Column on Singapore comes to a halt

Column on Singapore comes to a halt

A generation of Malaysians and readers around the world have grown up with Seah Chiang Nee's columns on Singapore. Illness, however, has forced him to ease up and he has decided to stop being a columnist in The Star. In this farewell interview, Seah gives his readers an insight into his illustrious career as a journalist.

For the past 28 years, readers of this newspaper have been given a weekly analysis of the goings-on in Singapore through the column of veteran journalist Seah Chiang Nee, Insight Down South.

Seah began his career in 1960 as a Reuters correspondent based in Singapore. During that 10-year stint, he was in (then south) Vietnam for 40 months to cover the war.

He joined the Singapore Herald in 1970, as Malaysia bureau chief and later as news editor, before it was forced to close after a run-in with the Singapore Government.

From 1972 to 1973, he worked for The Asian, the world's first regional weekly newspaper, based in Bangkok, to cover Thailand and Indochina - Vietnam, Laos and Cambodia.

He then moved on to be news editor of the Hong Kong Standard before returning to Singapore in 1974 to serve as foreign editor with The Straits Times.

From 1982 to 1985, he served as editor of the Singapore Monitor. And in 1986, he started writing for The Star. Seah also became the first South-East Asian to undergo a heart transplant at Sydney's St Vincent's Hospital back in 1985.

And he already belongs to that rare club of those who have lived for more than 20 years as a heart transplant patient.

Because of age and health reasons, Seah will no longer be writing his column. In an email interview, he reflects on this journey with The Star.

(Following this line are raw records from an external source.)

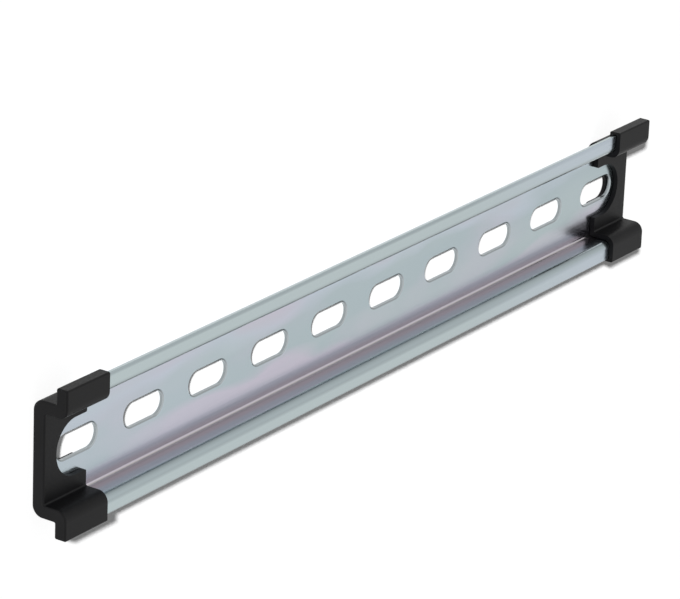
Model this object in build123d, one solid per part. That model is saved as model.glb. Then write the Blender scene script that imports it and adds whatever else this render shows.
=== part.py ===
from build123d import *
import os

# Top-hat mounting rail, 35 mm by 7.5 mm, with a moulded cap pushed over each end.
# X runs along the rail, Y across it and Z out of the channel's mouth.
# Z = 0 is the plane that the backs of the two caps rest on, all sizes in mm.

# Rail, rolled from one strip of steel
rail_length = 250.0
rail_width = 35.0
rail_depth = 7.5
channel_width = 27.0
strip_thickness = 1.0
bend_inner_radius = 0.8
strip_edge_radius = 0.2

# Punched slots, in one row along the middle of the web, with their rims drawn down by the punch
slot_length = 15.0
slot_width = 6.2
slot_pitch = 25.0
slot_end_distance = 12.5
rim_width = 0.35
rim_depth = 0.25

# End cap, a moulded sleeve that follows the rail's section inside and out
cap_clearance = 0.1
cap_reach = 14.4
cap_end_wall = 0.95
cap_back_wall = 0.9
cap_side_wall = 0.75
cap_front_wall = 1.15
cap_lining = 1.3
cap_mouth_corner_radius = 2.6
cap_lip_edge_radius = 0.45
cap_under_lip_radius = 0.3
cap_lining_corner_radius = 0.5
cap_end_radius = 0.4

# Cut-outs in the cap that leave the last slot of the rail open, from the front and from the back
front_cutout_width = 14.2
front_cutout_margin = 1.6
front_arm_tip_radius = 0.4
back_notch_width = 7.0
back_notch_overlap = 0.65
back_notch_mouth_radius = 1.4

# Cutting tools run this far past the faces that they open, and points this close are the same one
overrun = 1.0
tiny = 1e-6

# Heights and half-widths of the rail's section
web_back = cap_back_wall + cap_clearance
web_front = web_back + strip_thickness
web_middle = (web_back + web_front) / 2
flange_front = web_back + rail_depth
flange_back = flange_front - strip_thickness
wall_outside = channel_width / 2
wall_inside = wall_outside - strip_thickness
flange_edge = rail_width / 2
bend_outer_radius = bend_inner_radius + strip_thickness
cap_back_corner_radius = bend_outer_radius + cap_clearance + cap_back_wall

# Stations along the rail
rail_end = rail_length / 2
cap_outer_end = rail_end + cap_end_wall
cap_open_end = rail_end - cap_reach
slot_gaps = int((rail_length - 2 * slot_end_distance) / slot_pitch + tiny)
slot_stations = [(i - slot_gaps / 2) * slot_pitch for i in range(slot_gaps + 1)]
last_slot_end = slot_stations[-1] + slot_length / 2


def hat_section(web, walls, flanges, radii):
    """A top-hat outline in the YZ plane, as a filled face.

    web, walls and flanges are (back, front), (outside, inside) and (edge, back, front).
    radii are those of the six corners from the web's back to its front.
    """
    right = [
        (walls[0], web[0]),
        (walls[0], flanges[1]),
        (flanges[0], flanges[1]),
        (flanges[0], flanges[2]),
        (walls[1], flanges[2]),
        (walls[1], web[1]),
    ]
    left = [(-y, z) for y, z in reversed(right)]
    outline = make_face(Polyline(*right, *left, close=True))
    for (y, z), radius in zip(right, radii):
        pair = [v for v in outline.vertices() if abs(abs(v.X) - y) < tiny and abs(v.Y - z) < tiny]
        outline = fillet(pair, radius)
    return Plane.YZ * outline


def grown_hat(back, sides, front, inside, under_flange, radii):
    """The rail's section with each of its faces moved outwards by the amount given for it."""
    return hat_section(
        (web_back - back, web_front + inside),
        (wall_outside + sides, wall_inside - inside),
        (flange_edge + sides, flange_back - under_flange, flange_front + front),
        radii,
    )


def slot_tool(station):
    """The punch that cuts one slot through the web."""
    outline = Pos(station, 0, web_middle) * SlotOverall(slot_length, slot_width)
    return extrude(outline, strip_thickness, both=True)


def make_rail():
    """The rolled strip with its slots, their rims bevelled on the web's front."""
    bends = [
        bend_outer_radius,
        bend_inner_radius,
        strip_edge_radius,
        strip_edge_radius,
        bend_outer_radius,
        bend_inner_radius,
    ]
    rail = extrude(grown_hat(0, 0, 0, 0, 0, bends), rail_length / 2, both=True)
    rail -= [slot_tool(station) for station in slot_stations]
    level_faces = rail.faces().filter_by(Axis.Z)
    web_face = level_faces.filter_by_position(Axis.Z, web_middle, flange_back, inclusive=(False, False))[0]
    rims = [edge for wire in web_face.inner_wires() for edge in wire.edges()]
    return chamfer(rims, rim_width, rim_depth, reference=web_face)


def mouth_tool(width, deep_end, mouth_radius, low, high):
    """A round-ended tool that comes in from the cap's open end, between two heights.

    Past the open end it widens over the whole cap, with a round of mouth_radius on each side.
    """
    radius = width / 2
    inner = deep_end - radius
    beyond = Pos(cap_open_end - overrun, 0) * Rectangle(2 * overrun, rail_width)
    outline = Pos(inner, 0) * Circle(radius)
    outline += Pos((inner + cap_open_end) / 2, 0) * Rectangle(inner - cap_open_end, width)
    outline += beyond
    lowest, highest = cap_open_end - overrun / 2, inner
    corners = outline.vertices().filter_by_position(Axis.X, lowest, highest, inclusive=(False, False))
    return Pos(0, 0, low) * extrude(fillet(corners, mouth_radius), high - low)


def make_cap():
    """The cap on the rail's +X end."""
    outer_radii = [
        cap_back_corner_radius,
        cap_under_lip_radius,
        cap_lip_edge_radius,
        cap_lip_edge_radius,
        cap_mouth_corner_radius,
        cap_lining_corner_radius,
    ]
    pocket_radii = [
        bend_outer_radius + cap_clearance,
        bend_inner_radius - cap_clearance,
        strip_edge_radius + cap_clearance,
        strip_edge_radius + cap_clearance,
        bend_outer_radius + cap_clearance,
        bend_inner_radius - cap_clearance,
    ]
    c = cap_clearance
    sleeve = grown_hat(
        back=c + cap_back_wall,
        sides=c + cap_side_wall,
        front=c + cap_front_wall,
        inside=c + cap_lining,
        under_flange=c + cap_back_wall,
        radii=outer_radii,
    )
    pocket = grown_hat(c, c, c, c, c, pocket_radii)
    cap = Pos(cap_open_end, 0, 0) * extrude(sleeve, cap_outer_end - cap_open_end)
    end_face = cap.faces().sort_by(Axis.X)[-1]
    cap = fillet(end_face.outer_wire().edges(), cap_end_radius)
    cap -= Pos(cap_open_end - overrun, 0, 0) * extrude(pocket, rail_end - cap_open_end + overrun)
    front_end = last_slot_end + front_cutout_margin
    cap -= mouth_tool(front_cutout_width, front_end, front_arm_tip_radius, web_middle, flange_back)
    back_end = last_slot_end - back_notch_overlap
    cap -= mouth_tool(back_notch_width, back_end, back_notch_mouth_radius, -overrun, web_middle)
    return cap


os.makedirs("parts", exist_ok=True)
cap_right = make_cap()
parts = {
    "mounting_rail": make_rail(),
    "end_cap_right": cap_right,
    "end_cap_left": cap_right.rotate(Axis.Z, 180),
}
for name, solid in parts.items():
    export_step(solid, f"parts/{name}.step")
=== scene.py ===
import math

import bpy
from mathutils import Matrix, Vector


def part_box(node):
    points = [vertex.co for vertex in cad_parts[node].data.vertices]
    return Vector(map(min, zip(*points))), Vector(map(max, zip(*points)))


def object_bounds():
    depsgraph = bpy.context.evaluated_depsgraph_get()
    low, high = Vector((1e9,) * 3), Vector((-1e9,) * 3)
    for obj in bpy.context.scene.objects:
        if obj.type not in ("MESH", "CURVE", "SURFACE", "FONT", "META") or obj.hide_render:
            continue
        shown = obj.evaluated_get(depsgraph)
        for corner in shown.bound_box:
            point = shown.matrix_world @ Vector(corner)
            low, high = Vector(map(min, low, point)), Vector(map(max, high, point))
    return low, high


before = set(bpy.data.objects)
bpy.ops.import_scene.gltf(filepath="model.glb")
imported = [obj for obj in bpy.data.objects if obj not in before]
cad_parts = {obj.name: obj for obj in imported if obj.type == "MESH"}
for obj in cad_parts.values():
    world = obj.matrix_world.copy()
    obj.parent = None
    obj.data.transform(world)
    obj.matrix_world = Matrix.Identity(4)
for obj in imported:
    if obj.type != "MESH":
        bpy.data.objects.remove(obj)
cad_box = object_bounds()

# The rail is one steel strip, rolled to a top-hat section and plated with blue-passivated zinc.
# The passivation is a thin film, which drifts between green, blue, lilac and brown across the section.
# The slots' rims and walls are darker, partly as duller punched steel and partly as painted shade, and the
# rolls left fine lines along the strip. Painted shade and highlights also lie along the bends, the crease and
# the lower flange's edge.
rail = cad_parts["mounting_rail"]
rail_low, rail_high = (Vector(corner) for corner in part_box("mounting_rail"))
mm = 0.001
strip_thickness = 1.0 * mm
web_back = rail_low.z
web_front = web_back + strip_thickness
half_width = rail_high.y
slot_half_width = 3.1 * mm
slot_rim = 0.4 * mm

# The film's hues, then a painted shade line, painted highlights on the lower bend and on the crease, and the
# cut edges' colour, which is partly painted shade
green_film = (0.445, 0.515, 0.525)
grey_film = (0.400, 0.475, 0.500)
sky_film = (0.475, 0.530, 0.600)
lilac_film = (0.520, 0.492, 0.570)
brown_film = (0.430, 0.400, 0.405)
teal_film = (0.400, 0.455, 0.480)
painted_shade_line = (0.325, 0.380, 0.395)
painted_highlight_line = (0.500, 0.565, 0.600)
painted_crease_highlight = (0.580, 0.550, 0.570)
cut_steel_and_shade = (0.310, 0.340, 0.352)

# Each stop is a distance out from the middle of the section, in millimetres, with the film there.
# The web runs to about 12, the wall to 17, its bend to 21 and the flange to 24. Below 0 is the lower half.
# The colour ramp that they stand on reaches a little further out, as far as film_reach.
film_across = [
    # painted shade along the lower flange's outer edge
    (-23.9, cut_steel_and_shade),
    (-23.6, green_film),
    (-21.7, green_film),
    # painted shade across the lower bend
    (-20.8, painted_shade_line),
    (-18.4, painted_shade_line),
    # a painted highlight where the lower wall turns into its bend
    (-17.8, painted_highlight_line),
    (-17.4, painted_highlight_line),
    (-16.6, teal_film),
    (-15.8, teal_film),
    (-14.6, brown_film),
    (-13.3, brown_film),
    # a painted highlight along the lower crease
    (-13.1, painted_crease_highlight),
    (-12.8, painted_crease_highlight),
    (-12.6, brown_film),
    (-11.6, lilac_film),
    (-8.0, lilac_film),
    (-5.0, grey_film),
    (5.0, grey_film),
    (8.5, sky_film),
    (11.5, lilac_film),
    (13.5, teal_film),
    (17.2, teal_film),
    (19.0, green_film),
    (22.8, green_film),
    # a painted shade line near the upper flange's outer edge
    (23.4, painted_shade_line),
    (23.8, painted_shade_line),
    (24.0, green_film),
]
film_reach = 25.0

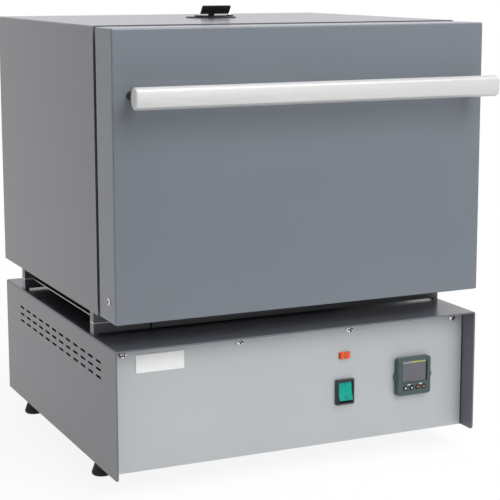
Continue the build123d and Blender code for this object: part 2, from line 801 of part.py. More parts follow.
# Door switch behind the front frame, and its plunger
plunger_tip_y = door_back_y + striker_thickness + fit_clearance
plunger_end_y = frame_back_y + plunger_seat
with BuildPart() as door_switch:
    block(door_switch_span_x, door_switch_span_y, door_switch_span_z)
    with BuildSketch(facing_front(frame_back_y)):
        with Locations((door_switch_x, door_switch_z)):
            Circle(plunger_diameter / 2 + fit_clearance)
    extrude(amount=-(plunger_seat + plunger_travel + plunger_overtravel), mode=Mode.SUBTRACT)
finish(door_switch, "door_switch")

with BuildPart() as door_switch_plunger:
    with BuildSketch(facing_front(plunger_tip_y)):
        with Locations((door_switch_x, door_switch_z)):
            Circle(plunger_diameter / 2)
    extrude(amount=-(plunger_end_y - plunger_tip_y))
    chamfer(edges().sort_by(Axis.Y)[0], plunger_tip_bevel)
finish(door_switch_plunger, "door_switch_plunger")

# Spacer rails: channels open to the rear with closed ends, two under the case and two on the base.
# The lower ones stand on a pad at each end, and the one in front has a slit near its left end.
rail_height = (spacer_height - shield_thickness) / 2
shield_bottom_z = base_top_z + rail_height
shield_top_z = shield_bottom_z + shield_thickness
rail_x = case_width / 2 - rail_end_inset
rail_slit_x = rail_slit_from_end - rail_x
front_rail_y = door_front_y + front_rail_setback
rear_rail_y = base_back_y - rear_rail_inset - rail_depth
rails = (
    ("front_rail_lower", front_rail_y, base_top_z),
    ("front_rail_upper", front_rail_y, shield_top_z),
    ("rear_rail_lower", rear_rail_y, base_top_z),
    ("rear_rail_upper", rear_rail_y, shield_top_z),
)
for label, rail_y, bottom_z in rails:
    with BuildPart() as rail:
        block((-rail_x, rail_x), (rail_y, rail_y + rail_depth), (bottom_z, bottom_z + rail_height))
        offset(amount=-sheet, openings=faces().sort_by(Axis.Y)[-1], kind=Kind.INTERSECTION)
        if bottom_z == base_top_z:
            block((rail_pad_length - rail_x, rail_x - rail_pad_length), (rail_y, rail_y + rail_depth),
                  (bottom_z, bottom_z + rail_relief), mode=Mode.SUBTRACT)
        if label == "front_rail_lower":
            block((rail_slit_x, rail_slit_x + rail_slit_width), (rail_y, rail_y + sheet),
                  (bottom_z, bottom_z + rail_height - sheet), mode=Mode.SUBTRACT)
    finish(rail, label)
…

Can you share with us your thoughts about being a columnist in The Star?

With a heavy heart, I have decided to end my column in this newspaper. I am grateful to The Star for the writing platform it has provided me all these years, and you readers for making it possible.

Nearly a generation of Malaysians who were interested in Singapore trends - including current affairs, politics, business, education, and healthcare - have grown up getting their information here.

When I began writing, very few Singaporeans knew about it. This soon changed with the arrival of the Internet. The reason: within hours of The Star Online appearing, many social websites had reproduced the article, crediting The Star but often rewritten. I launched my website, Littlespeck, on my articles in The Star to ensure people get the original version.